▸ Directive
Only one stretch of the data below should be repeated: the lines from the line containing "obj.matrix_parent_inverse = Matrix.Identity(4)" through the line containing "depsgraph = bpy.context.evaluated_depsgraph_get()", inclusive, exactly as they are.

▸ Data block

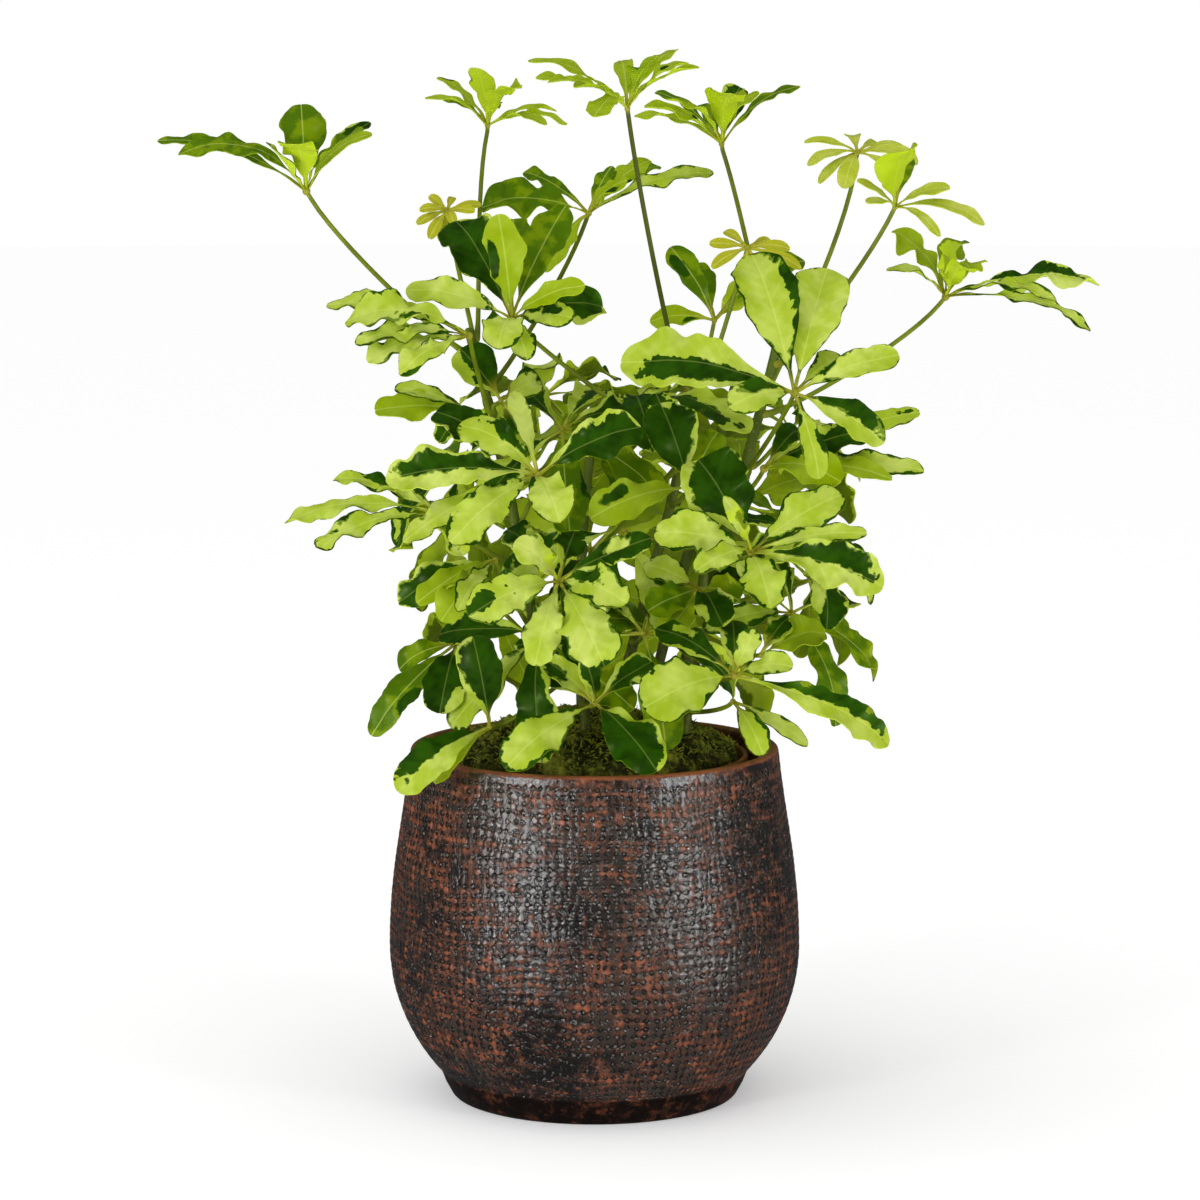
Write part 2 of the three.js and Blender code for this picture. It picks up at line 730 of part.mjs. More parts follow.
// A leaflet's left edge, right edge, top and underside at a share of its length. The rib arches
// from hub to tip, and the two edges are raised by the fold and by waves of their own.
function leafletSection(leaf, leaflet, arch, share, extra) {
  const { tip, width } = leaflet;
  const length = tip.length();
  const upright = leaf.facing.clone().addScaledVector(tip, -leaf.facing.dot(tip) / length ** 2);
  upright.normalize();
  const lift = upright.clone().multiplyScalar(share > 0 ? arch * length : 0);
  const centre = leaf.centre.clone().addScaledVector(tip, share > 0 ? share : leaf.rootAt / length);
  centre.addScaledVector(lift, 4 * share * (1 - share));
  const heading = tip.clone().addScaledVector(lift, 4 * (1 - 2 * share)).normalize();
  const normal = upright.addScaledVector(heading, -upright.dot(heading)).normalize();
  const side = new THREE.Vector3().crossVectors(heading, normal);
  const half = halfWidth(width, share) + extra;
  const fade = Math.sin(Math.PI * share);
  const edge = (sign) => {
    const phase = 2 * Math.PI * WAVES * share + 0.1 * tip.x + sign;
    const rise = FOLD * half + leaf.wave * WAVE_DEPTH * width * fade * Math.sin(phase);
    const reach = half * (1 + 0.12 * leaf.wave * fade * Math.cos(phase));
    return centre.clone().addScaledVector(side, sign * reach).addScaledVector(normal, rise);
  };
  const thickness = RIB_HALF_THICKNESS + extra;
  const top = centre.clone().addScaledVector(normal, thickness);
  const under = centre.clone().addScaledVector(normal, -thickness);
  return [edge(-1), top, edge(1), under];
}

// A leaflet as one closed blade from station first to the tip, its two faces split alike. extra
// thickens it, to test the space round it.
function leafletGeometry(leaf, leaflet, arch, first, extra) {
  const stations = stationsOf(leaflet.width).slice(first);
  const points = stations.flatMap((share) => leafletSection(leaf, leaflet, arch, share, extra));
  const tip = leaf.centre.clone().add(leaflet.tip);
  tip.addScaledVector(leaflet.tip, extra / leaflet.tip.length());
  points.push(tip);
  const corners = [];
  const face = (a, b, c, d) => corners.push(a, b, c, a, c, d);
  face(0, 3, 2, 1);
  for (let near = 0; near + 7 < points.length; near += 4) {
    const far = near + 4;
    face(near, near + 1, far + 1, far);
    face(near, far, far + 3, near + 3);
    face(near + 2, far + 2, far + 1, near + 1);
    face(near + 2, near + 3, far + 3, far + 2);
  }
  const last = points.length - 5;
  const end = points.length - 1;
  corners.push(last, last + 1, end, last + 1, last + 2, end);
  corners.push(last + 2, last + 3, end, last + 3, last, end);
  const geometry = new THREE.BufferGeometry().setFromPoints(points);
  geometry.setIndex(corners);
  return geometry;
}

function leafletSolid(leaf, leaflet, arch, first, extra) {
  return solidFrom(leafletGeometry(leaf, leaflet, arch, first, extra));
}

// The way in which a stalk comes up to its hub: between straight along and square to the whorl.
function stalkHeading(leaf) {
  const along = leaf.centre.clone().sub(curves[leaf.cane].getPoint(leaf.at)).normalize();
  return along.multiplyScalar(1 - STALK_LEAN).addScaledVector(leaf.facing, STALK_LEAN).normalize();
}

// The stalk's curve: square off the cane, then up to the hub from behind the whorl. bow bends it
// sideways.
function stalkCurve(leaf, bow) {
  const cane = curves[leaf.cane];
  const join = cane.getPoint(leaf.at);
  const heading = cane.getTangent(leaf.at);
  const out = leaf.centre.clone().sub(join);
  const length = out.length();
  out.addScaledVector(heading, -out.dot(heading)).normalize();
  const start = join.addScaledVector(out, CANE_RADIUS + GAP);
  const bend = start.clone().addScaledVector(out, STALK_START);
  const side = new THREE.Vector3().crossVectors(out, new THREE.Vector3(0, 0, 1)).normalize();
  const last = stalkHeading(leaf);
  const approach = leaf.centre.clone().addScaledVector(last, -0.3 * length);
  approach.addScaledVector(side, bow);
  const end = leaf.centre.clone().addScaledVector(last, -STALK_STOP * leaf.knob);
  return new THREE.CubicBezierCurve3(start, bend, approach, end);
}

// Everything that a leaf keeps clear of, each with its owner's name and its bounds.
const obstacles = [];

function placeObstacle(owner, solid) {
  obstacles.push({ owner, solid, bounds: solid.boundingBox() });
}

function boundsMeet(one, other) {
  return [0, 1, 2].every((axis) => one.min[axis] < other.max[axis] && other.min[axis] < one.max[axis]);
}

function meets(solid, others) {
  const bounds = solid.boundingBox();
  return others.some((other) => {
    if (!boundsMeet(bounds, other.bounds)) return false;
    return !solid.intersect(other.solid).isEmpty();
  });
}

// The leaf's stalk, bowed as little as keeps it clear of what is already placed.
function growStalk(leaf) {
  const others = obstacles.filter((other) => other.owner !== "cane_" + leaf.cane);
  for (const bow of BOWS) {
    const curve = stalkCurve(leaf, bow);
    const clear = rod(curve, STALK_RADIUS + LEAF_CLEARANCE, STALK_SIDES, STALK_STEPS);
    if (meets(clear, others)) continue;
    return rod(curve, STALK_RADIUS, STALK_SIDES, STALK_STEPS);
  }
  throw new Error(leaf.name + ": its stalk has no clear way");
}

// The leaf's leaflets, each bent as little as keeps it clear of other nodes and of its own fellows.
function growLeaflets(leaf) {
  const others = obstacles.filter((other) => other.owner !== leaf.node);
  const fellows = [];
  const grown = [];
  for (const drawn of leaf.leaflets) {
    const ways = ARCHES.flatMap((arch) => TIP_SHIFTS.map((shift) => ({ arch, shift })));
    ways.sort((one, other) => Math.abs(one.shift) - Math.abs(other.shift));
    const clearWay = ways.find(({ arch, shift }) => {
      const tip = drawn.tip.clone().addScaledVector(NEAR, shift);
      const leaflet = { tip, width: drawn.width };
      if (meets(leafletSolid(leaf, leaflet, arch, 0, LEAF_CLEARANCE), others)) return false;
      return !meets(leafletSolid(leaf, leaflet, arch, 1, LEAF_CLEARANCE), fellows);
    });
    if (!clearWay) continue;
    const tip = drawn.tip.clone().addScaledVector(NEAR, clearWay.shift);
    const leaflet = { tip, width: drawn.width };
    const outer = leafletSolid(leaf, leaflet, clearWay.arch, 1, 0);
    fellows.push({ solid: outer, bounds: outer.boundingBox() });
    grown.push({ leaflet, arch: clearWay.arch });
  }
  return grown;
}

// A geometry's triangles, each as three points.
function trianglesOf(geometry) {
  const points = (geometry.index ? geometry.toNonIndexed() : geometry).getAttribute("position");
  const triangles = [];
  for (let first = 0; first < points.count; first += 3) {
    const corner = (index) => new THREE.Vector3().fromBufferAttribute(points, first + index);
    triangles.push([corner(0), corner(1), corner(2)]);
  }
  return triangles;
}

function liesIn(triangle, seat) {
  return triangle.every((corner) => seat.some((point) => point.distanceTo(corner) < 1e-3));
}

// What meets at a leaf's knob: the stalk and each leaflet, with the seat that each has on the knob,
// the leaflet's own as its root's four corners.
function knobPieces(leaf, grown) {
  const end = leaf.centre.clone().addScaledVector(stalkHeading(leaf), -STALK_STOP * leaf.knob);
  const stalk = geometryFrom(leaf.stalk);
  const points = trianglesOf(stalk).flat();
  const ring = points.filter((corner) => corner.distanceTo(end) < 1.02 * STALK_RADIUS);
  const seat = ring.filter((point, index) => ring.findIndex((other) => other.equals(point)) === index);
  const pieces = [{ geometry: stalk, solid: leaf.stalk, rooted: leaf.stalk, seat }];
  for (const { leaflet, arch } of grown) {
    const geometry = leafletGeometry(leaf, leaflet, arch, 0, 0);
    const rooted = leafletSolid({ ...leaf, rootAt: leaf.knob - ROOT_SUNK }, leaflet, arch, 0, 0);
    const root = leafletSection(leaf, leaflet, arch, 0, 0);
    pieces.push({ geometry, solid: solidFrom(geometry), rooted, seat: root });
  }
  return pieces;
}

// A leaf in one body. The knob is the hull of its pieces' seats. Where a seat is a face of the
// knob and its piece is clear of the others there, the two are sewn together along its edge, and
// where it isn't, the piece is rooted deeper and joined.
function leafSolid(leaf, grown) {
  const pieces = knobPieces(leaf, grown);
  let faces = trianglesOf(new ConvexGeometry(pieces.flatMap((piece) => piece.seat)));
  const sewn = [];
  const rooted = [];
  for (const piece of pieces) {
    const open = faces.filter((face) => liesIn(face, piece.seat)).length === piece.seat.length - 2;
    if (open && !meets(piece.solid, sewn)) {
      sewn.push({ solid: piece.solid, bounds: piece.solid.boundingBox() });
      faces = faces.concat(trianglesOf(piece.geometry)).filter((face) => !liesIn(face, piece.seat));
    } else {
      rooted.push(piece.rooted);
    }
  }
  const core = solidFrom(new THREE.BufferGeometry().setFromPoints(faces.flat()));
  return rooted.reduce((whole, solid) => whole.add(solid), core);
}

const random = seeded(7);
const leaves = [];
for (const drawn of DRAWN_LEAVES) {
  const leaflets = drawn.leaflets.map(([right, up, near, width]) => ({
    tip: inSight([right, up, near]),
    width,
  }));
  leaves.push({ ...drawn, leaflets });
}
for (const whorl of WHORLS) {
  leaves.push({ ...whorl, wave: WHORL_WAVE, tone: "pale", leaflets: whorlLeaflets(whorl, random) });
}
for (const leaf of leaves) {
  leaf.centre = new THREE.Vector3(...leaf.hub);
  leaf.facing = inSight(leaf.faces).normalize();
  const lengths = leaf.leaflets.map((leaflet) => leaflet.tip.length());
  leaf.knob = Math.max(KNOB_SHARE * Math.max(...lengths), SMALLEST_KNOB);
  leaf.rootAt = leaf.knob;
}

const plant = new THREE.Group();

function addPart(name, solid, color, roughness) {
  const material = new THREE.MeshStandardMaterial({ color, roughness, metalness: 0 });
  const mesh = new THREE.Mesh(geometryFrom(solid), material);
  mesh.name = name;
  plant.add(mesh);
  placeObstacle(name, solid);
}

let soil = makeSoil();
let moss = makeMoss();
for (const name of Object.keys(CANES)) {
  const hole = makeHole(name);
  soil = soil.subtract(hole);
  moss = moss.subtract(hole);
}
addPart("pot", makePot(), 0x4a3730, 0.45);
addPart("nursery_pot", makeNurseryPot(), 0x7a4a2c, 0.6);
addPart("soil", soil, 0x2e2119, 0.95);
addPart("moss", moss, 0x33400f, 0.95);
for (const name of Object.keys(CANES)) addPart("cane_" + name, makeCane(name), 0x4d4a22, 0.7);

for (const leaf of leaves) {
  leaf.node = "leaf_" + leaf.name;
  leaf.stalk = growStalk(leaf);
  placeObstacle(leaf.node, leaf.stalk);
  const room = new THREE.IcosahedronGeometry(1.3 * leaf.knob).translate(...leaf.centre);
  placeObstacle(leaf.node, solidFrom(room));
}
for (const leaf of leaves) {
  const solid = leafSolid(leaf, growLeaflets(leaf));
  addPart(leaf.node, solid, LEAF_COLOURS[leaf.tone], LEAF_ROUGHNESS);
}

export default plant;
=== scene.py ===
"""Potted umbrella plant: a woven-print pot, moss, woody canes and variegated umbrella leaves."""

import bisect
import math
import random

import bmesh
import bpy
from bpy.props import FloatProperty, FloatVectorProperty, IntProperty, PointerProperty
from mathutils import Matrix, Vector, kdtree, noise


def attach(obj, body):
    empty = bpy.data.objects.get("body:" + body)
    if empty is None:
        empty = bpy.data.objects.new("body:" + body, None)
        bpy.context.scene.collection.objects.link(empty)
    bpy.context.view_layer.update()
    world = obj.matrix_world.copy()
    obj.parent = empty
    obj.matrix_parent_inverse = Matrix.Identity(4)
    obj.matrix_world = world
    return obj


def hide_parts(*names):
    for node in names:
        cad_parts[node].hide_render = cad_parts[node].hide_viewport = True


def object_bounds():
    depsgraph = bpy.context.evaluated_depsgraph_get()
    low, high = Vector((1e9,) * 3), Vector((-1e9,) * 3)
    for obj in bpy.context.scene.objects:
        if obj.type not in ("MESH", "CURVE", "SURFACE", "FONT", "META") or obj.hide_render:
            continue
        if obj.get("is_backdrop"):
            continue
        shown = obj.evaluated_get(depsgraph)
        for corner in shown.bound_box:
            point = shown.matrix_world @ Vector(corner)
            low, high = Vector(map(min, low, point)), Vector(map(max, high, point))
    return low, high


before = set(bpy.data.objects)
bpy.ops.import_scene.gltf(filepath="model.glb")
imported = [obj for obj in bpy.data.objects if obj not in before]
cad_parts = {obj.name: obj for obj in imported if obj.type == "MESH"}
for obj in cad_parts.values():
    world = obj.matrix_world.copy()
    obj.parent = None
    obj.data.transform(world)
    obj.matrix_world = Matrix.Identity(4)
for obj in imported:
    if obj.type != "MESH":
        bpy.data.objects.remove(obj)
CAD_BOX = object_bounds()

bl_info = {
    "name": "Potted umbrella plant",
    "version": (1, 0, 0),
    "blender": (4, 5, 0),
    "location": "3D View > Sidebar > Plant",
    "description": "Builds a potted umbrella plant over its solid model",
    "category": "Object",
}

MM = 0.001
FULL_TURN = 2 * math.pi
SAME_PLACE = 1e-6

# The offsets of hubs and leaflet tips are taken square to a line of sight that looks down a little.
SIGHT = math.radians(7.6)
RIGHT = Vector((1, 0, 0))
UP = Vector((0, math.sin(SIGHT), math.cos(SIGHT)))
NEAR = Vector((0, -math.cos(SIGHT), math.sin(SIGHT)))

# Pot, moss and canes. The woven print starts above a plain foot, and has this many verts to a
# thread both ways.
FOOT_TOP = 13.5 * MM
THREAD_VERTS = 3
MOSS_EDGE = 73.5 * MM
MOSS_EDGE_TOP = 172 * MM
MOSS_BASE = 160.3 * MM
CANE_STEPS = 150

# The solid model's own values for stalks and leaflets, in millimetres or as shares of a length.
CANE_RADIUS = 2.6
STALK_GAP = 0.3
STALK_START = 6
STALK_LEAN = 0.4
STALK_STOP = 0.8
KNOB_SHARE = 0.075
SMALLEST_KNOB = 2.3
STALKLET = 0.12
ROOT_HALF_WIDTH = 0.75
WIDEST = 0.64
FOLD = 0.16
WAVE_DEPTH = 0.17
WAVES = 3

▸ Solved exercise
    obj.matrix_parent_inverse = Matrix.Identity(4)
    obj.matrix_world = world
    return obj


def hide_parts(*names):
    for node in names:
        cad_parts[node].hide_render = cad_parts[node].hide_viewport = True


def object_bounds():
    depsgraph = bpy.context.evaluated_depsgraph_get()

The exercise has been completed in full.